When M and I broke up, I needed to retreat into fantasy. Existing in the world was too painful. My spiral into object sexuality, and my process of writing Tractor Fucker—these were really just ways to withdraw from the external world, into a space where I can control things, where these things can be touched and moulded and crafted to suit my imagination and will never be more than what I want them to be.
And it is incredible to live in this internal world, but it can never last for too long. Whenever I finish a story, as I am writing the last line, I have a moment where I “come to,” where I emerge out of the semi-unconscious state that my best work really requires of me, and suddenly the external world exists again.
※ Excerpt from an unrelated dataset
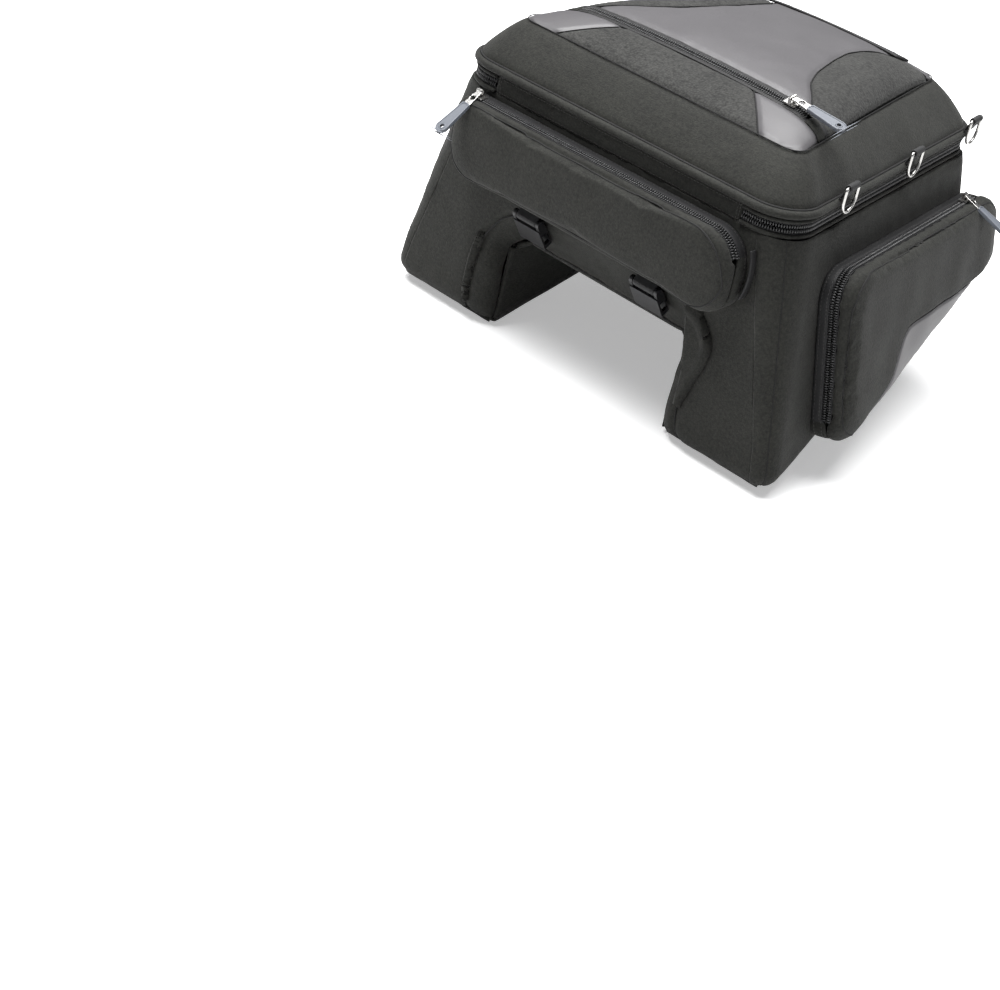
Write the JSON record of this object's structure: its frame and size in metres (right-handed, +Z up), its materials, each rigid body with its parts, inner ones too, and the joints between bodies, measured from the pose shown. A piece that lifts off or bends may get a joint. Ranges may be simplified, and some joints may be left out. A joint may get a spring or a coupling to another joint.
{
  "type": "motorcycle tail bag",
  "caption": "Soft tail bag with a hinged padded lid, straddling side lobes, zipped front, side and map pockets, D-rings, a rear handle and strap buckles.",
  "frame": {"origin": "middle of the underside of the tunnel roof, the flat face that rests on the tail", "axes": "+Z up, -Y towards the rider, +X to the right when looking from the rider to the rear (the side on the right in the front view)"},
  "size_m": [0.5084, 0.4647, 0.3188],
  "materials": {
    "cloth": "plain woven, padded",
    "plastic": "moulded black",
    "black_tape": "zip tape, webbing and lining",
    "weave": "coarse woven",
    "vinyl": "smooth satin vinyl",
    "nickel": "satin nickel",
    "pull": "metal link with a grey-blue rubber grip"
  },
  "bodies": {
    "bag": {"front_panel": "cloth", "rear_panel": "cloth", "left_side_panel": "cloth", "right_side_panel": "cloth", "tunnel_mouth": "cloth", "tunnel_walls": "cloth", "base_panel": "cloth", "base_board": "plastic", "hinge_band": "cloth", "main_zip_body_tape": "black_tape", "front_pocket_frame": "cloth", "front_zip_body_tape": "black_tape", "left_pocket_frame": "cloth", "left_zip_body_tape": "black_tape", "right_pocket_frame": "cloth", "right_zip_body_tape": "black_tape", "buckle_loops": "black_tape"},
    "lid": {"lid_side_panel": "cloth", "lid_piping": "cloth", "lid_front_strip": "weave", "lid_corner_patches": "vinyl", "lid_top_panel": "vinyl", "lid_leaf_panels": "weave", "lid_lining": "black_tape", "main_zip_lid_tape": "black_tape", "map_zip_tapes": "black_tape", "carry_handle": "black_tape", "ring_tabs": "black_tape"},
    "front_cover": {"front_pocket_cover": "cloth", "front_zip_cover_tape": "black_tape"},
    "left_cover": {"left_pocket_cover": "cloth", "left_zip_cover_tape": "black_tape", "left_pocket_corner": "vinyl"},
    "left_ring_front": {"left_ring_front": "nickel"},
    "left_ring_middle": {"left_ring_middle": "nickel"},
    "left_ring_rear": {"left_ring_rear": "nickel"},
    "left_main_slider": {"left_main_slider": "nickel"},
    "left_main_pull": {"left_main_pull": "pull"},
    "left_slider": {"left_slider": "nickel"},
    "left_pull": {"left_pull": "pull"},
    "front_left_buckle": {"front_left_buckle": "plastic"},
    "rear_left_buckle": {"rear_left_buckle": "plastic"},
    "right_cover": {"right_pocket_cover": "cloth", "right_zip_cover_tape": "black_tape", "right_pocket_corner": "vinyl"},
    "right_ring_front": {"right_ring_front": "nickel"},
    "right_ring_middle": {"right_ring_middle": "nickel"},
    "right_ring_rear": {"right_ring_rear": "nickel"},
    "right_main_slider": {"right_main_slider": "nickel"},
    "right_main_pull": {"right_main_pull": "pull"},
    "right_slider": {"right_slider": "nickel"},
    "right_pull": {"right_pull": "pull"},
    "front_right_buckle": {"front_right_buckle": "plastic"},
    "rear_right_buckle": {"rear_right_buckle": "plastic"},
    "map_slider": {"map_slider": "nickel"},
    "map_pull": {"map_pull": "pull"},
    "front_slider": {"front_slider": "nickel"},
    "front_pull": {"front_pull": "pull"}
  },
  "joints": [
    {"name": "lid_hinge", "type": "hinge", "parent": "bag", "child": "lid", "pos_m": [0, -0.191, 0.145], "axis": [1, 0, 0], "range_deg": [0, 95]},
    {"name": "left_ring_front_swing", "type": "hinge", "parent": "lid", "child": "left_ring_front", "pos_m": [-0.19361, -0.10066, 0.174], "axis": [0.1676, 0.9859, 0], "range_deg": [0, 150]},
    {"name": "left_ring_middle_swing", "type": "hinge", "parent": "lid", "child": "left_ring_middle", "pos_m": [-0.17117, 0.03134, 0.174], "axis": [0.1676, 0.9859, 0], "range_deg": [0, 150]},
    {"name": "left_ring_rear_swing", "type": "hinge", "parent": "lid", "child": "left_ring_rear", "pos_m": [-0.14873, 0.16334, 0.174], "axis": [0.1676, 0.9859, 0], "range_deg": [0, 150]},
    {"name": "right_ring_front_swing", "type": "hinge", "parent": "lid", "child": "right_ring_front", "pos_m": [0.19361, -0.10066, 0.174], "axis": [0.1676, -0.9859, 0], "range_deg": [0, 150]},
    {"name": "right_ring_middle_swing", "type": "hinge", "parent": "lid", "child": "right_ring_middle", "pos_m": [0.17117, 0.03134, 0.174], "axis": [0.1676, -0.9859, 0], "range_deg": [0, 150]},
    {"name": "right_ring_rear_swing", "type": "hinge", "parent": "lid", "child": "right_ring_rear", "pos_m": [0.14873, 0.16334, 0.174], "axis": [0.1676, -0.9859, 0], "range_deg": [0, 150]},
    {"name": "left_main_slide", "type": "slide", "parent": "bag", "child": "left_main_slider", "axis": [-1, 0, 0], "range_m": [0, 0.084]},
    {"name": "left_main_pull_swing", "type": "hinge", "parent": "left_main_slider", "child": "left_main_pull", "pos_m": [-0.008, 0.1925, 0.145], "axis": [1, 0, 0], "range_deg": [0, 120]},
    {"name": "right_main_slide", "type": "slide", "parent": "bag", "child": "right_main_slider", "axis": [1, 0, 0], "range_m": [0, 0.084]},
    {"name": "right_main_pull_swing", "type": "hinge", "parent": "right_main_slider", "child": "right_main_pull", "pos_m": [0.008, 0.1925, 0.145], "axis": [1, 0, 0], "range_deg": [0, 120]},
    {"name": "map_slide", "type": "hinge", "parent": "lid", "child": "map_slider", "pos_m": [0, -0.101, -1.63897], "axis": [0, -1, 0], "range_deg": [0, 6.96]},
    {"name": "map_pull_swing", "type": "hinge", "parent": "map_slider", "child": "map_pull", "pos_m": [0.11317, -0.1024, 0.22255], "axis": [-0.0131, -0.9764, -0.2157], "range_deg": [0, 150]},
    {"name": "front_cover_hinge", "type": "hinge", "parent": "bag", "child": "front_cover", "pos_m": [0, -0.2015, 0.057], "axis": [1, 0, 0], "range_deg": [0, 35]},
    {"name": "front_slide", "type": "slide", "parent": "front_cover", "child": "front_slider", "axis": [1, 0, 0], "range_m": [0, 0.272]},
    {"name": "front_pull_swing", "type": "hinge", "parent": "front_slider", "child": "front_pull", "pos_m": [-0.1505, -0.2015, 0.1389], "axis": [-1, 0, 0], "range_deg": [0, 120]},
    {"name": "left_cover_hinge", "type": "hinge", "parent": "bag", "child": "left_cover", "pos_m": [-0.24504, -0.11088, -0.05809], "axis": [-0.2105, -0.9407, -0.2662], "range_deg": [0, 35]},
    {"name": "left_slide", "type": "slide", "parent": "left_cover", "child": "left_slider", "axis": [-0.1654, -0.9862, 0.0118], "range_m": [0, 0.238]},
    {"name": "left_pull_swing", "type": "hinge", "parent": "left_slider", "child": "left_pull", "pos_m": [-0.16951, 0.14718, 0.10857], "axis": [0.1654, 0.9862, -0.0118], "range_deg": [0, 110]},
    {"name": "right_cover_hinge", "type": "hinge", "parent": "bag", "child": "right_cover", "pos_m": [0.24504, -0.11088, -0.05809], "axis": [-0.2105, 0.9407, 0.2662], "range_deg": [0, 35]},
    {"name": "right_slide", "type": "slide", "parent": "right_cover", "child": "right_slider", "axis": [0.1654, -0.9862, 0.0118], "range_m": [0, 0.238]},
    {"name": "right_pull_swing", "type": "hinge", "parent": "right_slider", "child": "right_pull", "pos_m": [0.16951, 0.14718, 0.10857], "axis": [0.1654, -0.9862, 0.0118], "range_deg": [0, 110]},
    {"name": "front_left_buckle_swing", "type": "hinge", "parent": "bag", "child": "front_left_buckle", "pos_m": [-0.073, -0.193, 0.043], "axis": [-1, 0, 0], "range_deg": [0, 100]},
    {"name": "rear_left_buckle_swing", "type": "hinge", "parent": "bag", "child": "rear_left_buckle", "pos_m": [-0.073, 0.2057, 0.04], "axis": [1, 0, 0], "range_deg": [0, 90]},
    {"name": "front_right_buckle_swing", "type": "hinge", "parent": "bag", "child": "front_right_buckle", "pos_m": [0.073, -0.193, 0.043], "axis": [-1, 0, 0], "range_deg": [0, 100]},
    {"name": "rear_right_buckle_swing", "type": "hinge", "parent": "bag", "child": "rear_right_buckle", "pos_m": [0.073, 0.2057, 0.04], "axis": [1, 0, 0], "range_deg": [0, 90]}
  ]
}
In the end, Time was what came between me and this intense sexual urge I still had for M. It dampened. Then it went out. I can sit with him in a room for hours without once remembering the dirty things I wrote him in that letter. And now when I masturbate I think of someone else. And as for fucking tractors, or fucking anything—there is something so exciting about imagining outside the realm of what is natural, what is expected. I had to figure out how deep that internal world is, and how extreme. Sometimes creativity emerges out of urgency, out of extremity—sometimes I need to write a story more than I need to cum, and it’s this all-consuming, pulsing desire, the urge to write.
What do I want to write? I want to write. What do I want to fuck? I want to fuck. Maybe the objects are just the mediums which allow us to do that, to enact this desire. Maybe utility is just a question of circumstance. Maybe the what comes later, after that pure desire has been splayed out and shaped on the page, in Tractor Fucker or in any other short story I have written. In any case, I really hope I finish.
*Certain names of people have been changed to protect their anonymity.